If faith is not an act of will but a gift of God — if the bootstrap is impossible and belief must be given from outside — then every person who claims "I chose God" is claiming authorship of a symphony they did not compose.

They are not being humble. They are boasting — unknowingly, perhaps, but boasting nonetheless. They are saying that the decisive difference between themselves and the person who doesn't believe is something they did. Their decision. Their act of will. Their contribution.

And a contribution that determines eternal destiny is not a small thing. It is the most important thing a human being ever does. If you did it — if your will was the decisive factor — then you are the hero of your salvation story. You are the one who made the difference. You are the composer of the symphony.

And that is boasting. And boasting is what Ephesians 2:9 was written to destroy.

The bootstrap paradox doesn't just expose a logical impossibility. It exposes the deepest form of spiritual pride — the pride that wears the mask of faith. The pride that says "I believed" as if that were anything other than "I pulled myself into existence." The pride that calls itself humility because it doesn't realize what it's claiming.

The Rest That Follows

But here is where the demolition becomes a doorway.

If the bootstrap is impossible — if you cannot will yourself to believe — then the fact that you believe right now is not a testament to your spiritual strength. It is evidence of an act of God that happened to you. The faith you carry was planted. The belief you hold was given. The symphony was composed by Someone else, and you are simply the instrument through which it plays.

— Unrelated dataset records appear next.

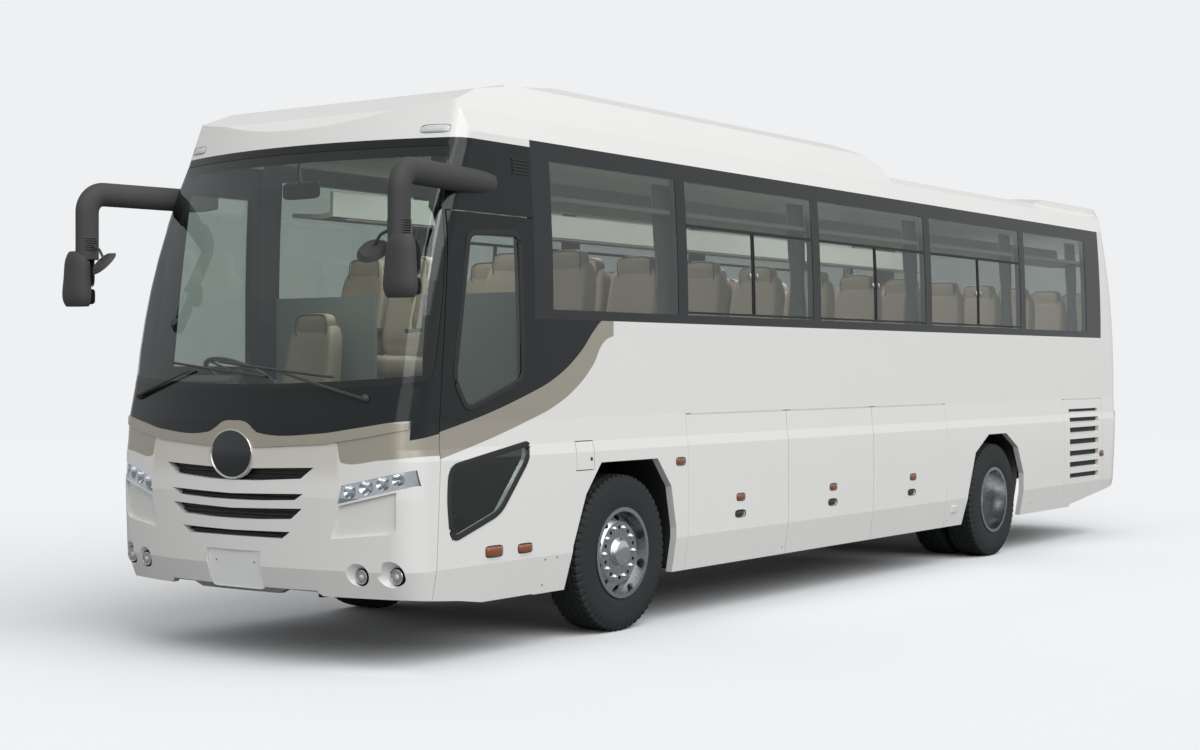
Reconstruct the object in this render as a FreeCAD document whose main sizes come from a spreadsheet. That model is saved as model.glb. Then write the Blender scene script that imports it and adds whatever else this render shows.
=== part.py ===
import FreeCAD, Part

import math
import os

import Sketcher

# A twelve metre touring coach: forward is +X, the door side is +Y and up is +Z.
# The origin lies on the ground under the middle of the overall box. Lengths are millimetres,
# and an outline is a list of corners, along or across first and up second.

V = FreeCAD.Vector
known = set(globals())

# Overall sizes
body_length = 11990  # body, front face to rear face
mirror_reach = 100  # mirrors ahead of the front face
half_width = 1245  # centre plane to the skirt panels
half_crease = 1232  # centre plane to the top of the crease band
half_width_up = 1225  # centre plane to the side above the waist
half_width_top = 1178  # centre plane to the side at the top of the windows
front_overhang = 2400  # front face to front axle
wheelbase = 6080  # front axle to rear axle
sill_z = 345  # ground to the lower edge of the panels
tuck_z = 580  # height of the fold in the skirt
crease_low_z = 1212  # lower edge of the bright crease band
crease_top_z = 1280  # upper edge of the bright crease band
waist_z = 1433  # ground to the waist line
band_low_z = 2056  # lower edge of the window band
band_top_z = 3165  # upper edge of the window band
wall = 50  # thickness of walls and doors
gap = 6  # gap round doors
over = 60  # overrun of a cutter past what it cuts
glass_t = 6  # thickness of the glass
glass_set = 3  # glass behind the outer skin
plate_t = 6  # thickness of sheet parts

# Front and rear ends: plan sections with a wide arc, two corner arcs and straight sides
nose_radius = 3750  # plan radius of the front face
front_corner_low = 210  # corner radius of the front at the sill
front_corner_top = 120  # corner radius of the front at the roof
tail_radius = 3200  # plan radius of the rear face
rear_corner = 430  # corner radius of the rear
door_rear_back = 1385  # front face to the rear edge of the entrance door
rear_seam_back = 11138  # front face to the seam of the rear corner
nose_z = 1000  # height of the foremost point
foot_set = 85  # bumper foot behind the foremost point
fold_set = 12  # bumper fold behind the foremost point
mask_set = 24  # waist line behind the foremost point
sill_tuck = 38  # panels drawn in at the sill
screen_low_z = 1634  # lower edge of the windscreen
screen_top_z = 3070  # upper edge of the windscreen
screen_set = 70  # windscreen foot behind the foremost point
screen_rake = 420  # windscreen top behind its foot
screen_bulge = 60  # windscreen bowed out of its chord
tail_foot_set = 110  # rear foot ahead of the rearmost point
tail_bow_set = 260  # rear wall at the roof ahead of the rearmost point
form_top_z = 3800  # height above every part of the roof

# Side seams, measured from the front axle
seam_a_off = 711  # front axle to the first luggage door
door_pitch = 1406  # width of one luggage door with its gap
seam_f_off = 7668  # front axle to the rear service door

# Outlines in side view, measured from the front axle
door_line_pts = [  # entrance doorway, from the front axle
    (1001, 285), (1001, 2680), (1832, 2680), (1911, 1700), (1960, 1385), (2010, 351), (2010, 285)]
door_pane_pts = [  # upper door window, from the front axle
    (1134, 1678), (1159, 2574), (1650, 2556), (1795, 1682), (1676, 1499)]
foot_pane_pts = [  # lower door window, from the front axle
    (1124, 1186), (1083, 1289), (1855, 1169), (1869, 984), (1842, 743), (1391, 883)]
screen_line_pts = [  # windscreen, from the front axle
    (1709, 3070), (1841, 2698), (1900, 2146), (1964, 1773), (1990, 1700), (2240, 1634), (2600, 1634),
    (2600, 3070)]
mask_line_pts = [  # front end behind the windscreen line, from the front axle
    (1996, 285), (1993, 351), (1936, 1385), (1910, 1700), (1990, 1700), (2240, 1634), (2600, 1634),
    (2600, 285)]
cab_pane_pts = [  # driver's side window, from the front axle
    (1100, 1760), (1100, 2900), (1660, 2900), (1790, 1760)]
arch_front_pts = [  # front wheel arch, from the front axle
    (-562, 285), (-562, 651), (-500, 940), (-330, 1138), (330, 1138), (500, 940), (640, 620), (701, 285)]
arch_rear_pts = [  # rear wheel arch, from the rear axle
    (-562, 285), (-562, 745), (-420, 1000), (-150, 1137), (250, 1137), (540, 980), (700, 620), (785, 285)]
tail_cut_pts = [  # rear overhang under the body, from the rear face
    (1690, 250), (1690, 368), (680, 484), (0, 600), (-200, 640), (-200, 250)]
pane_gap = 60  # half the width of a window pillar
pane_low = 2117  # lower edge of the side glass
pane_top = 3049  # upper edge of the side glass
pane_start_off = 824  # front axle to the front edge of the first side window
pillar_one = 685  # front axle to the first window pillar
pillar_two = 2609  # front axle to the second window pillar
pillar_three = 4610  # front axle to the third window pillar
pillar_four = 6687  # front axle to the fourth window pillar
pane_end_off = 8330  # front axle to the rear edge of the last side window
escape_rear_off = 7700  # front axle to the rear edge of the emergency door
escape_top = 3110  # upper edge of the emergency door

# Emergency door on the right
escape_border = 70  # frame of the emergency door round its window

# Skirts, luggage doors and rear service doors
flap_line_pts = [  # filler flap, from the front axle
    (407, 1093), (608, 1285)]
arch_in = 400  # arch cutter from the centre plane
flap_t = 20  # thickness of the filler flap
hinge_r = 3  # radius of the hinge bars of doors and flaps
hinge_end = 60  # end of a hinge bar inside the edge of its door
handle_z = 695  # height of the luggage doors' handles
handle_half = 46  # half the length of a handle recess between its round ends
handle_r = 26  # radius of the round ends of a handle recess
handle_deep = 18  # depth of a handle recess
louvre_fore_off = 7827  # front axle to the front edge of the louvres
louvre_aft_off = 8622  # front axle to the rear edge of the louvres
louvre_deep = 34  # depth of a louvre
louvre_pts = [  # louvres of the rear service door: lower and upper edges
    (1275, 1332), (1163, 1244), (1046, 1145), (923, 1027), (806, 910), (694, 798), (589, 683)]
cup_t = 4  # thickness of the filler cup
cup_deep = 110  # depth of the filler cup
neck_r = 45  # radius of the filler cap
neck_out = 40  # length of the filler cap

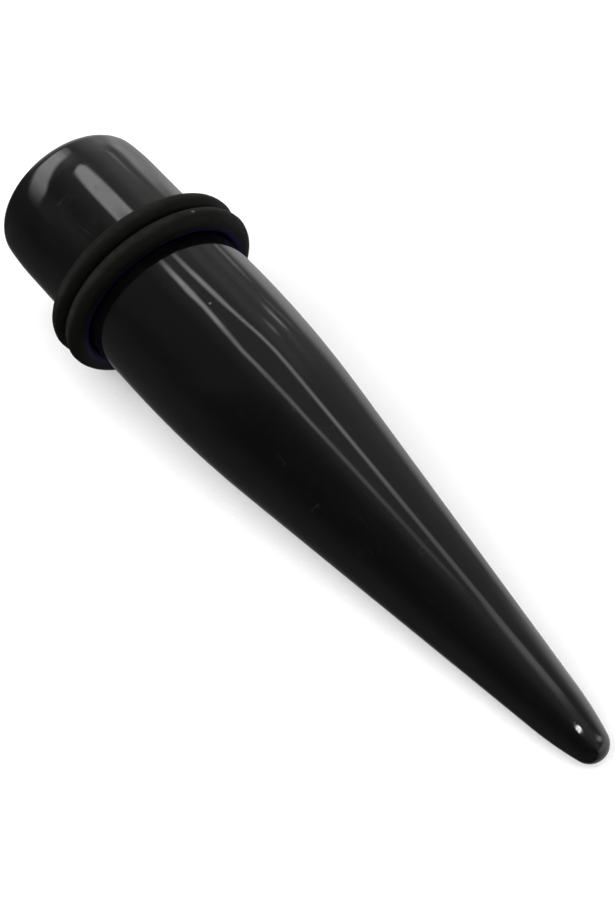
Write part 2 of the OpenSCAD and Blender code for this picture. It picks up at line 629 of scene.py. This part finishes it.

And an instrument does not worry about whether it will keep playing. The Composer decides that. Your faith is held in place by the same hand that placed it there. You did not create it. You cannot destroy it. It does not depend on you.

You were not pulled up by your own bootstraps. You were lifted by hands you did not see, at a time you did not choose, for reasons that existed before you drew your first breath.

That is grace. And it was never, for a single moment, up to you.